# EXERCISE DESCRIPTION
Return the lines from the one that contains "frame = import_model()" through the one that contains "Studio().build()", both included, exactly as written and with nothing added.

# DATA PROVIDED
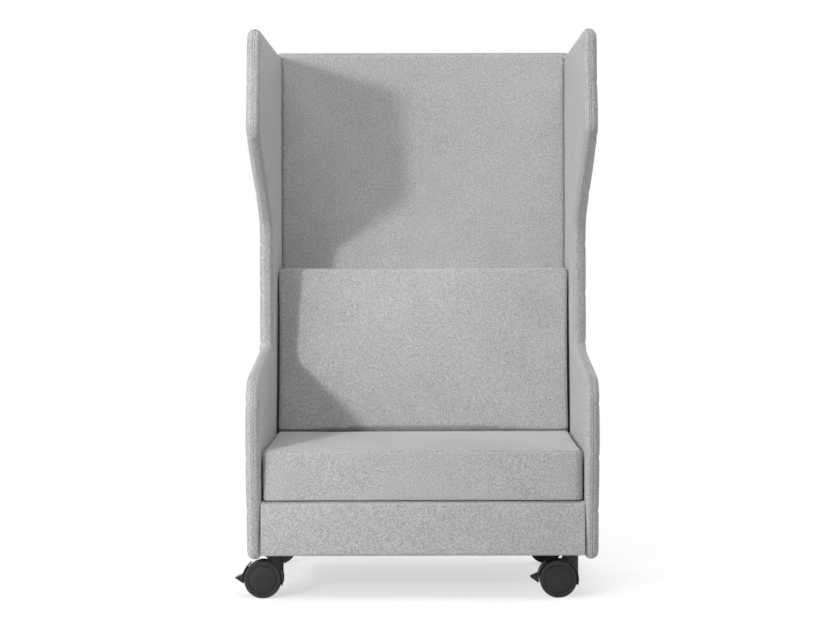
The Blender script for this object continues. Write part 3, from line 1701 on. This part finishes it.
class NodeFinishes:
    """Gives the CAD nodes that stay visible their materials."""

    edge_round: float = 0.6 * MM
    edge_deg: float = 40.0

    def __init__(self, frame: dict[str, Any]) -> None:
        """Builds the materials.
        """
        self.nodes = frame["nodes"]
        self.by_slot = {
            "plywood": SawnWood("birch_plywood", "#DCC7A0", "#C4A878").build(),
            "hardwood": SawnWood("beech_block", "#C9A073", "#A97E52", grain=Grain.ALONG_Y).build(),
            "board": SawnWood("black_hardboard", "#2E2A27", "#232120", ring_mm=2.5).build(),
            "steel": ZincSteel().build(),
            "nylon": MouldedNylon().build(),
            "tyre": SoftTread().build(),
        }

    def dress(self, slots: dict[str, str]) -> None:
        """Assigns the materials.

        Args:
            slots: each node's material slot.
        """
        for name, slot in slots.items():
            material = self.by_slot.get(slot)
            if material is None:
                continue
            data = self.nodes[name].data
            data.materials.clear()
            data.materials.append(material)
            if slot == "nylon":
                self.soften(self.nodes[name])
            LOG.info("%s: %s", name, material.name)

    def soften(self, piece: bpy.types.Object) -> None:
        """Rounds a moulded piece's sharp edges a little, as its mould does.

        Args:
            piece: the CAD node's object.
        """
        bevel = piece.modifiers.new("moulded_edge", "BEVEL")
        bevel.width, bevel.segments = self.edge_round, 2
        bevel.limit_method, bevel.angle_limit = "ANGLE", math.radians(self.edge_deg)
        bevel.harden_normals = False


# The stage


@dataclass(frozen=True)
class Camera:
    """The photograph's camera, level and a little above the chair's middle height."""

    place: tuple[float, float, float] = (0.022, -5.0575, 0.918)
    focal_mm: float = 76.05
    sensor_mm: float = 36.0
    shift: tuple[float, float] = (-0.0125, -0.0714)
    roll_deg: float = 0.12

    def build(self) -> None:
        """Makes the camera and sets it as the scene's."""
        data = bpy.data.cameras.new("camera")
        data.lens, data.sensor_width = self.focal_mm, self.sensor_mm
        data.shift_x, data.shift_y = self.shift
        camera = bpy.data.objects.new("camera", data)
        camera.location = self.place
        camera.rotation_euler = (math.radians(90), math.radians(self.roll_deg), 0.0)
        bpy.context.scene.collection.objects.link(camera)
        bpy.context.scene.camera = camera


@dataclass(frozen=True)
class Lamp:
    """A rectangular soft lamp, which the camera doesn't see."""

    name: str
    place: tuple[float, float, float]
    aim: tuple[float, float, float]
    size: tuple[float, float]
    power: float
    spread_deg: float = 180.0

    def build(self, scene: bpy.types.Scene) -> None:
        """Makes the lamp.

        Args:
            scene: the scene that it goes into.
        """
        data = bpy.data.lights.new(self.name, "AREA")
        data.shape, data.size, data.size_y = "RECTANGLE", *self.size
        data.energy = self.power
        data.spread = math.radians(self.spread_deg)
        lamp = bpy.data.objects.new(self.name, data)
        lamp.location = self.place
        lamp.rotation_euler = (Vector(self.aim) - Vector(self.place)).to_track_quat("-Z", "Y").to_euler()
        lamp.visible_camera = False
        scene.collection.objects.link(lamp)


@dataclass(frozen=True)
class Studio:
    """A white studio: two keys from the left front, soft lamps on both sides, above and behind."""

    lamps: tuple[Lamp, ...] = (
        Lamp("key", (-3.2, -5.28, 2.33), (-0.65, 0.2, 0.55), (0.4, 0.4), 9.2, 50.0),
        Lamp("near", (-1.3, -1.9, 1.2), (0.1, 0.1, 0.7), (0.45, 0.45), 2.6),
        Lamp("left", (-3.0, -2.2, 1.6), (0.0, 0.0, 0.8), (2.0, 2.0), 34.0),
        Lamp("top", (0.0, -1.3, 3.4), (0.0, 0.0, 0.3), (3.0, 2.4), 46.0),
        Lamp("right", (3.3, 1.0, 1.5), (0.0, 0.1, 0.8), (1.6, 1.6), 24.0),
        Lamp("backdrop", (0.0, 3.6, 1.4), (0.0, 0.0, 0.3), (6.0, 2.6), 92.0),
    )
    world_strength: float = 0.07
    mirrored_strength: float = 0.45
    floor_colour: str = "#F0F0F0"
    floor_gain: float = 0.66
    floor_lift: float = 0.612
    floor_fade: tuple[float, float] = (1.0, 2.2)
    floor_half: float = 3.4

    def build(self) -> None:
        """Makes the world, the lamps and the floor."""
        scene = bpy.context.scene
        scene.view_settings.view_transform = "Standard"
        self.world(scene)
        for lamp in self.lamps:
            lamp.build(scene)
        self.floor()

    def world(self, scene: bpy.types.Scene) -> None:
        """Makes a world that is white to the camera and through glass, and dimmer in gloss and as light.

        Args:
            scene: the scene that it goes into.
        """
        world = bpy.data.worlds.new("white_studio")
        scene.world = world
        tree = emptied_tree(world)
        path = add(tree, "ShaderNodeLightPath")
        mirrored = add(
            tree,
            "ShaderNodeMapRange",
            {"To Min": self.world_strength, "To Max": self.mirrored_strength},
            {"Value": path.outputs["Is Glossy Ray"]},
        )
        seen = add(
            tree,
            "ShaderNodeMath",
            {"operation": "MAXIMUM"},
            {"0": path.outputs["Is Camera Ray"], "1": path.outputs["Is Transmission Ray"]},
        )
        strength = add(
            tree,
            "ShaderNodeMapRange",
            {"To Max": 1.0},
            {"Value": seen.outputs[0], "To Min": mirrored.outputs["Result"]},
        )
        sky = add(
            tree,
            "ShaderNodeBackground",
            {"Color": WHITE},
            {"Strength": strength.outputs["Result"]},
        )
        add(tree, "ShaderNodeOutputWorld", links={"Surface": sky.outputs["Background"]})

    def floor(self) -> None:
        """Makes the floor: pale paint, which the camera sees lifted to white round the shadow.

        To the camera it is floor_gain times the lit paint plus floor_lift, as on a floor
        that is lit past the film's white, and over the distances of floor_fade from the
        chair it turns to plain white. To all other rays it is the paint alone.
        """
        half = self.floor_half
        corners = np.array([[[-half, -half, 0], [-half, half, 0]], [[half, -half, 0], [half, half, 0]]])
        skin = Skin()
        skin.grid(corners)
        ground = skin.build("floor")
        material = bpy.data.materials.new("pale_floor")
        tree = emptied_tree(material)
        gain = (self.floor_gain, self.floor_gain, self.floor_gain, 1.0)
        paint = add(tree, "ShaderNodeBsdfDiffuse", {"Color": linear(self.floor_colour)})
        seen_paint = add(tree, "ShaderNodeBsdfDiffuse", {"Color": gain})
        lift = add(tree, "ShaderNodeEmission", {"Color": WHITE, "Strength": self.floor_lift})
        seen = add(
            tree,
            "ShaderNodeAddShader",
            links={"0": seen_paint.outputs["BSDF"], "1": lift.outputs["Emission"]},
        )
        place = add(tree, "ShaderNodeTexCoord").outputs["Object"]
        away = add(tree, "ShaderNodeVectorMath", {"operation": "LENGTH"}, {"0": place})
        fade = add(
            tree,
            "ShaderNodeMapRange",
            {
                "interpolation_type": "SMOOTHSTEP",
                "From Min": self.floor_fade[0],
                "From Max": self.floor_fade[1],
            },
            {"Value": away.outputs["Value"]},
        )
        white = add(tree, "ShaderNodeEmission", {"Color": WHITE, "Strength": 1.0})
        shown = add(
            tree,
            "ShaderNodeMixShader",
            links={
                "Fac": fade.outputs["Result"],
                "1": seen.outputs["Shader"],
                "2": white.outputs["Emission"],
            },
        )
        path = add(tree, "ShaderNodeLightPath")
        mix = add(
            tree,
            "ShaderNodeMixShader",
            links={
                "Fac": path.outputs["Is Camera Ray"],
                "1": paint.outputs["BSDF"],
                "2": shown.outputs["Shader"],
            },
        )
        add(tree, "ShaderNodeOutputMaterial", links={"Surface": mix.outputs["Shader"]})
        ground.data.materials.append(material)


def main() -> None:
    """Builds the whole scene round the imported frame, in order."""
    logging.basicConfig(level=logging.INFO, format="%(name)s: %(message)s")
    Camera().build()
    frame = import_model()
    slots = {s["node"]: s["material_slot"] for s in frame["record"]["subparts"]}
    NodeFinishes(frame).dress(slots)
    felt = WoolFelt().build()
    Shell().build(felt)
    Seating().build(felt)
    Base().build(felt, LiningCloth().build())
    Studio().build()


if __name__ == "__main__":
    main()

# ANSWER BELOW
    frame = import_model()
    slots = {s["node"]: s["material_slot"] for s in frame["record"]["subparts"]}
    NodeFinishes(frame).dress(slots)
    felt = WoolFelt().build()
    Shell().build(felt)
    Seating().build(felt)
    Base().build(felt, LiningCloth().build())
    Studio().build()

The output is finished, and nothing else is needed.